• **WHAT IS REQUIRED**: Your answer should be a single number: the count of lines containing "with".

• **DATA BLOCK**:
▶

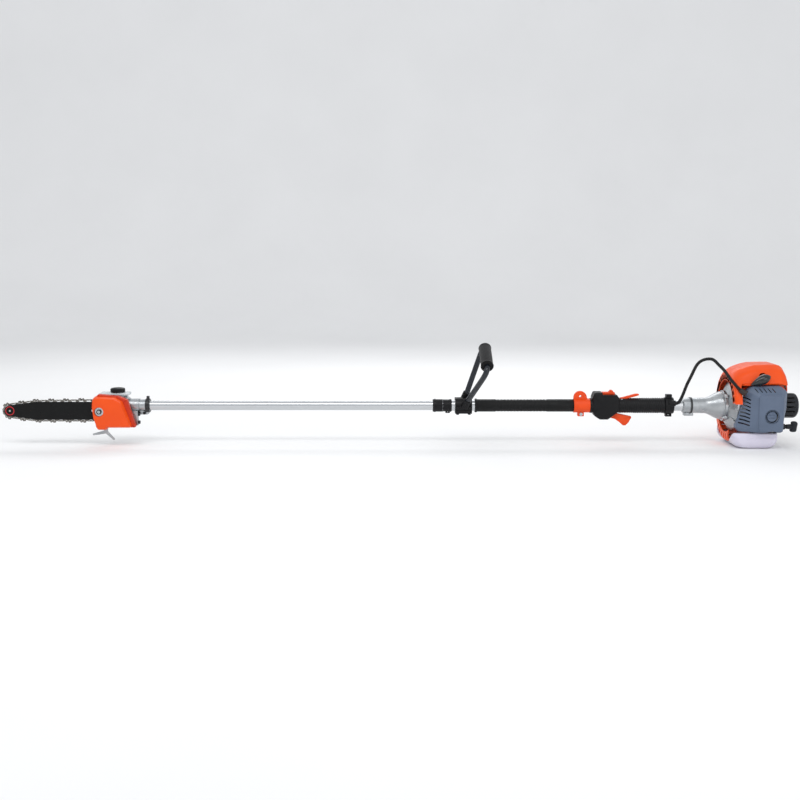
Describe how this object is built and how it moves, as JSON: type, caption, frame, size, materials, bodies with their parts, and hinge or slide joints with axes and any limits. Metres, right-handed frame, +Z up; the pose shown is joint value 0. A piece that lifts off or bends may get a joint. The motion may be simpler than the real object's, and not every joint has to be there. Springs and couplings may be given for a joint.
{
  "type": "telescoping pole saw",
  "caption": "Petrol pole saw: telescoping tube with a chainsaw head at one end and a two-stroke engine at the other, loop handle and throttle grip between.",
  "frame": {"origin": "centre of the harness eye above the pole", "axes": "+X along the pole from the saw head to the engine, +Y away from the guide bar's side through the harness eye, +Z up"},
  "size_m": [2.1705, 0.2256, 0.2833],
  "materials": {
    "guide_bar": "black stove enamel",
    "saw_chain": "oiled",
    "nose_sprocket": "oiled",
    "drive_sprocket": "oiled",
    "bevel_gear": "ground",
    "bevel_pinion": "ground",
    "gear_bearings": "bright",
    "sprocket_cover": "moulded, orange",
    "bar_fasteners": "bright",
    "gear_case": "as cast",
    "gear_case_lid": "as cast",
    "head_screws": "blackened",
    "oil_tank": "translucent",
    "oil_cap": "moulded, black",
    "limb_hook": "cast",
    "neck_clamp": "moulded, black",
    "front_pole": "anodised, drawn",
    "front_bushes": "oiled bronze or nylon",
    "front_shaft": "ground",
    "rear_pole": "anodised",
    "rear_bushes": "nylon",
    "rear_shaft": "ground",
    "collar_base": "moulded, black",
    "lock_nut": "moulded, black",
    "pole_sleeve": "ribbed",
    "loop_clamp": "moulded, black",
    "loop_bar": "powder coat",
    "loop_grip": "foam",
    "hanger": "moulded",
    "control_left": "moulded, black",
    "control_right": "moulded, black",
    "rear_screws": "bright",
    "throttle_trigger": "moulded",
    "lockout_lever": "moulded, red",
    "stop_switch": "moulded",
    "grip_clamp": "moulded, black",
    "cable_conduit": "corrugated",
    "clutch_housing": "satin",
    "clutch_drum": "machined",
    "engine_bearings": "bright",
    "clutch_shoes": "machined",
    "flywheel": "cast",
    "crankshaft": "ground",
    "crankcase": "as cast",
    "cylinder_block": "as cast",
    "piston": "as cast",
    "connecting_rod": "ground",
    "muffler": "heat-proof",
    "carburettor": "cast",
    "air_cleaner_cover": "moulded, slate grey",
    "cover_knob": "moulded, slate grey",
    "engine_cover": "moulded, orange",
    "spark_plug": "glazed ceramic and plated steel",
    "plug_cap": "moulded",
    "fuel_tank": "translucent",
    "fuel_cap": "moulded, black",
    "recoil_housing": "moulded, charcoal",
    "starter_reel": "nylon",
    "starter_grip": "moulded, charcoal",
    "starter_rope": "braided cord"
  },
  "bodies": {
    "rear": {"rear_pole": "rear_pole", "rear_bushes": "rear_bushes", "collar_base": "collar_base", "pole_sleeve": "pole_sleeve", "loop_clamp": "loop_clamp", "loop_bar": "loop_bar", "loop_grip": "loop_grip", "hanger": "hanger", "control_left": "control_left", "control_right": "control_right", "rear_screws": "rear_screws", "grip_clamp": "grip_clamp", "cable_conduit": "cable_conduit", "clutch_housing": "clutch_housing", "engine_bearings": "engine_bearings", "crankcase": "crankcase", "cylinder_block": "cylinder_block", "piston": "piston", "connecting_rod": "connecting_rod", "muffler": "muffler", "carburettor": "carburettor", "air_cleaner_cover": "air_cleaner_cover", "engine_cover": "engine_cover", "spark_plug": "spark_plug", "plug_cap": "plug_cap", "fuel_tank": "fuel_tank", "recoil_housing": "recoil_housing"},
    "front": {"front_pole": "front_pole", "front_bushes": "front_bushes", "gear_case": "gear_case", "gear_case_lid": "gear_case_lid", "gear_bearings": "gear_bearings", "head_screws": "head_screws", "bar_fasteners": "bar_fasteners", "sprocket_cover": "sprocket_cover", "oil_tank": "oil_tank", "limb_hook": "limb_hook", "neck_clamp": "neck_clamp", "guide_bar": "guide_bar", "saw_chain": "saw_chain"},
    "lock_nut": {"lock_nut": "lock_nut"},
    "rear_drive": {"rear_shaft": "rear_shaft", "clutch_drum": "clutch_drum"},
    "front_drive": {"front_shaft": "front_shaft", "bevel_pinion": "bevel_pinion"},
    "output": {"bevel_gear": "bevel_gear", "drive_sprocket": "drive_sprocket"},
    "nose": {"nose_sprocket": "nose_sprocket"},
    "crank": {"crankshaft": "crankshaft", "flywheel": "flywheel", "clutch_shoes": "clutch_shoes"},
    "trigger": {"throttle_trigger": "throttle_trigger"},
    "lockout": {"lockout_lever": "lockout_lever"},
    "stop_switch": {"stop_switch": "stop_switch"},
    "oil_cap": {"oil_cap": "oil_cap"},
    "fuel_cap": {"fuel_cap": "fuel_cap"},
    "cover_knob": {"cover_knob": "cover_knob"},
    "starter_grip": {"starter_grip": "starter_grip", "starter_rope": "starter_rope"},
    "reel": {"starter_reel": "starter_reel"}
  },
  "joints": [
    {"name": "pole_slide", "type": "slide", "parent": "rear", "child": "front", "axis": [1, 0, 0], "range_m": [0, 0.42]},
    {"name": "lock_nut_twist", "type": "hinge", "parent": "rear", "child": "lock_nut", "pos_m": [-0.405, 0, -0.026], "axis": [1, 0, 0], "range_deg": [0, 90]},
    {"name": "rear_drive_spin", "type": "hinge", "parent": "rear", "child": "rear_drive", "pos_m": [0, 0, -0.026], "axis": [1, 0, 0], "continuous": true},
    {"name": "front_drive_spin", "type": "hinge", "parent": "front", "child": "front_drive", "pos_m": [-1.262, 0, -0.026], "axis": [1, 0, 0], "continuous": true},
    {"name": "output_spin", "type": "hinge", "parent": "front", "child": "output", "pos_m": [-1.262, 0, -0.026], "axis": [0, 1, 0], "continuous": true},
    {"name": "nose_spin", "type": "hinge", "parent": "front", "child": "nose", "pos_m": [-1.557, 0, -0.036], "axis": [0, 1, 0], "continuous": true},
    {"name": "crank_spin", "type": "hinge", "parent": "rear", "child": "crank", "pos_m": [0.477, 0, -0.026], "axis": [1, 0, 0], "continuous": true},
    {"name": "trigger_pull", "type": "hinge", "parent": "rear", "child": "trigger", "pos_m": [0.088, 0, -0.051], "axis": [0, -1, 0], "range_deg": [0, 12], "stiffness_Nm_per_rad": 0.4, "springref_deg": -11.46},
    {"name": "lockout_press", "type": "hinge", "parent": "rear", "child": "lockout", "pos_m": [0.113, 0, -0.0075], "axis": [0, 1, 0], "range_deg": [0, 8], "stiffness_Nm_per_rad": 0.2, "springref_deg": -11.46},
    {"name": "stop_switch_slide", "type": "slide", "parent": "rear", "child": "stop_switch", "axis": [1, 0, 0], "range_m": [0, 0.006]},
    {"name": "oil_cap_turn", "type": "hinge", "parent": "front", "child": "oil_cap", "pos_m": [-1.27, 0, 0.014], "axis": [0, 0, 1], "range_deg": [0, 360]},
    {"name": "fuel_cap_turn", "type": "hinge", "parent": "rear", "child": "fuel_cap", "pos_m": [0.485, 0.058, -0.086], "axis": [0, 0, 1], "range_deg": [0, 360]},
    {"name": "cover_knob_turn", "type": "hinge", "parent": "rear", "child": "cover_knob", "pos_m": [0.495, -0.1, -0.042], "axis": [0, -1, 0], "range_deg": [0, 360]},
    {"name": "starter_pull", "type": "slide", "parent": "rear", "child": "starter_grip", "axis": [1, 0, 0], "range_m": [0, 0.6], "stiffness_N_per_m": 8, "springref_m": -0.35, "deforming": ["starter_rope"]},
    {"name": "reel_spin", "type": "hinge", "parent": "rear", "child": "reel", "pos_m": [0.507, 0, -0.026], "axis": [1, 0, 0], "range_deg": [-5, 1025]}
  ],
  "couplings": [
    {"joint": "front_drive_spin", "follows": "rear_drive_spin", "ratio": 1},
    {"joint": "output_spin", "follows": "rear_drive_spin", "ratio": -0.77778},
    {"joint": "nose_spin", "follows": "rear_drive_spin", "ratio": -0.60494},
    {"joint": "reel_spin", "follows": "starter_pull", "rad_per_m": 29.412}
  ]
}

◀

• **RESPONSE BELOW**: 2